Previously, Budapest had an independent network of public galleries dedicated to contemporary art, but in recent years this has been dwindling. Although the New Budapest Gallery is seconded to the Budapest History Museum, it is seeking to plug that gap and reinvigorate the city’s contemporary art scene. Fittingly housed in the shiny new Bálna building, a short distance down the Danube’s east bank from Parliament, the New Budapest Gallery opened its doors last October. The Bálna stands out amongst Budapest’s historic architecture, with a steel and glass “whale” flanked by two restored warehouses. It’s eerily quiet inside, sparsely populated by a strange mix of shops, cafes and unfilled retail units. Clearly this new centre is still finding its feet: it feels a bit sanitised and soulless, like a failing shopping centre. It’s strange place to find a contemporary art gallery with a decidedly critical outlook.

Postcard from Budapest

Peter Turk, Brick Picture – “the breadth and length and height and depth …” (Eph. 3.16 to 20), 2011

The New Budapest Gallery takes up a good chunk of the first floor, occupying a massive space. Budapest Immersion, the gallery’s inaugural show, is fittingly monumental in scale and scope, exhibiting more than 60 of Budapest’s leading contemporary artists. The exhibition is a collaborative effort between three curators Gábor Andrási, Péter Fitz and Tamás Török, aiming to present a representative “cross section” of Budapest’s art scene. As such there is no common thematic or aesthetic thread weaving what is a rich tapestry of work together. The danger of this approach is that the exhibition might come across as a stilted attempt to shoehorn as many artists as possible into a single show, but by compartmentalising the vast space and intelligently grouping works into smaller clusters, the curators have ensured that the show remains coherent whilst also showcasing the breadth of talent currently working in the city.

The work grouped off to the left portion of the gallery loosely falls under the category of abstract art which plays on shape and perspective, some of it clearly having a more architectural sensibility. Peter Turk’s painting Brick Picture – “the breadth and length and height and depth …” (Eph. 3.16 to 20) (2011), plays tricks on the eyes and is hypnotically alluring with its insanely brightly coloured ‘bricks’ which criss-cross and undulate. Meanwhile, Faa Balázs’s mathematically precise Libu (2013) is an expansive maze of white lines covering a large section of the gallery floor, resembling a spider’s web or fly’s wing under a microscope. It evokes a decentralised network, strong in its multiplicity and yet the chalk-like texture it is made of hints at fragility; it would easily crack if pressure were applied. This is perhaps an apt metaphor for the current predicament of the art scene in Budapest.

Postcard from Budapest

Peter Tamas, Halasz Solution 2012. Photograph: Oil Ilka

The central section of the gallery houses a number of installation-based pieces. Peter Tamas Halasz’s Solution (2012) cuts an imposing figure; a chain of used car tyres seemingly strung up between two walls. They’re dirty, soiled and burdensome and give the illusion of being suspended, perhaps suggesting the weight of climate change hanging from our collective neck. With no visible cut marks, it also leaves you scratching your head as to how the tyres have been linked together. This is cause for more proverbial head-scratching: firstly, at the ingenuity associated with the advent of the motor car; secondly, at the stubborn stupidity of our continued use of such a polluting device when greener solutions surely exist.
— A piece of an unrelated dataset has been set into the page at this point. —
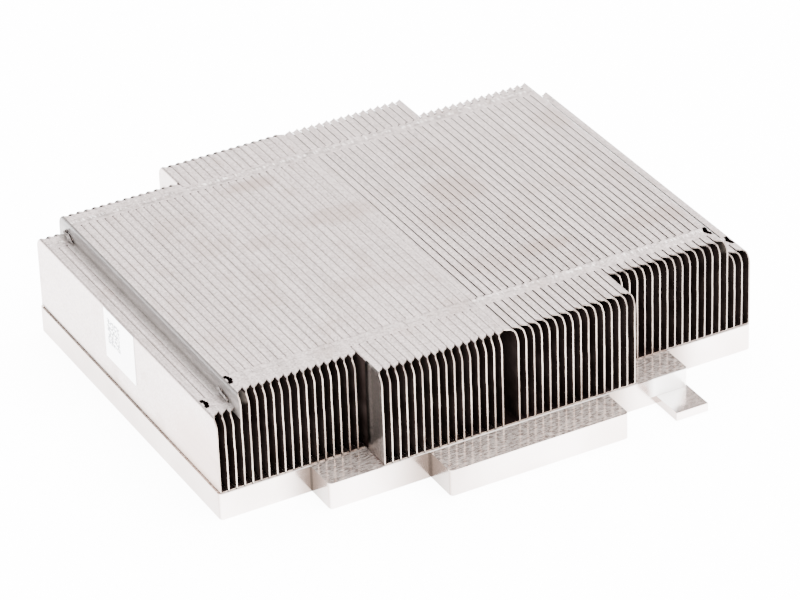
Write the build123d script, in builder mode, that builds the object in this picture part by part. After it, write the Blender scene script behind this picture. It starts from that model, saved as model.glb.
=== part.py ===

Balázs Kicsiny’s The State of Play in 2013 (2013) is like the echo of a performance piece, consisting of a felt-lined table resembling a pool table, but without any pockets, its surface scorched haphazardly. On an adjacent tabletop of the same dimensions as the pool table, a looped film showing how the table arrived at its present state is projected down. A faceless performer cues blazing snooker balls into each other, quite literally playing with fire. The fact that there are no pockets to pot the balls into suggests the ‘game’ is either an entirely futile exercise in destruction. The game has produced a piece of art at the end and seems, in that sense, to comment quite playfully on the artistic process, but playing with fire retains the suggestion of something darker.

Postcard from Budapest

Balázs Kicsiny, The State of Play, 2013

Luca Gőbölyös’s extraordinary series of photographs entitled ‘Background’ (2013) is arguably the highlight of the exhibition. Gőbölyös’s images are based on a remarkable convention in portrait photography of the Victorian era, when exposure times were long enough to allow mothers to disguise themselves with veils and other clothing in order to blend into the background whilst holding their babies still for the camera. Gőbölyös’s works are a contemporary reimagining of this peculiar phenomenon. Like Linda Fregni Nagler’s series ‘The Hidden Mother’, included in the main exhibition at last year’s Venice Biennale, these works force us to (re)consider the role of mothers and women more generally. In the context of post-communist Hungary, traditional family values have been increasingly reinforced with discourses about the ‘proper’ role of women as mothers propagated by a conservative government and media. Gőbölyös’s work is such a triumph as it embodies the old feminist mantra that the ‘personal is the political’ in a way that is not trite or clichéd, but highly effective and striking. Her photographs serve as a very personal record of her journey through early-motherhood, reminding us that no matter how close the bond between parent and child, they will eventually have to separate. They also remind us that mothers are simply expected to sacrifice everything for their children, and that they are supposed to do so silently. Even today, the majority of domestic labour the world over is carried out by women and it is for the most part unpaid, unrewarded and rarely recognised. Clearly, Gőbölyös felt no need to self-censor her bludgeoning critique of Hungary’s current political context and credit to the gallery displaying something so overt.

Even in the most draconian of political climates, art has a habit of surviving and thriving, providing a medium for dissent and sometimes even galvanising a movement of genuine political resistance. Whilst this observation may provide little consolation for the country’s artists who’ve fallen victim to the government’s stringent funding criteria, the early promise of the New Budapest Gallery surely offers some.